The panelists, which also included Council Chairman Phil Mendelson and Ward 2 Councilmember Jack Evans, were in agreement that the District government had a responsibility to put protections in place to prevent outright corruption, and at varying degrees, believed that the perception of pay-to-play in District government needs to be addressed.

Kelley discussed the pay-to-play legislation introduced by Attorney General Racine earlier this year and reminded panelists that the federal contractor contribution ban was upheld by the D.C. Circuit in 2015.

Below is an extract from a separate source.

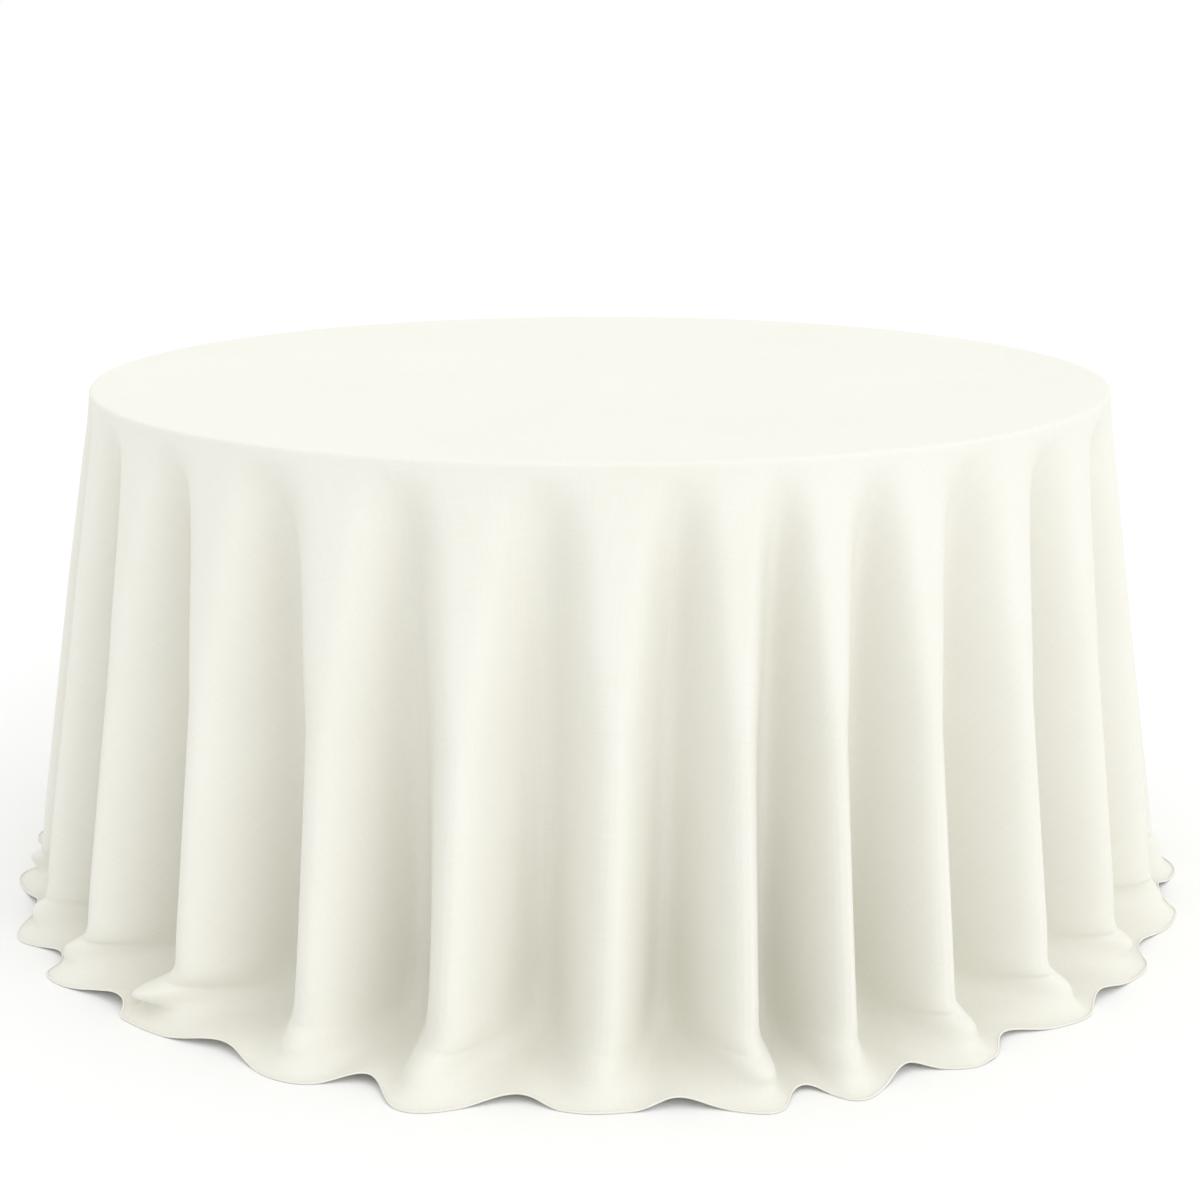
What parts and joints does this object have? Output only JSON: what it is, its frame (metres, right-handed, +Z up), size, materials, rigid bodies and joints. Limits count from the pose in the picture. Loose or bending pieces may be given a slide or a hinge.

One of the solutions discussed was public financing, which both Kelley and Mendelson expressed support for. Public financing has had a positive impact on civic participation in states like Maine. As Kelley explained to the audience, one of the primary benefits of Maine’s system is making it possible for candidates to run who never would have been able to raise enough money without public funds. Many of these candidates have run successful campaigns with public funding and went on to have a positive impact in state government.

Public financing programs increase the importance of small donor contributions and encourage candidates to work for a higher volume of small donations – rather than a small volume of large donations - involving a broader coalition of citizens in the electoral process.

These factors, combined with strong campaign disclosure laws, ease of ballot access and high voter turnout, lead to the recognition of Maine as the top-ranked state out of 51 (including the District) in the Center for American Progress’ Health of State Democracies report, published in 2015.

Other cities and states have had similar success with public financing, including New York City’s Matching Funds Program and Connecticut Citizens’ Election Program, detailed in CLC’s report on actionable campaign finance reforms: Blueprints for Democracy.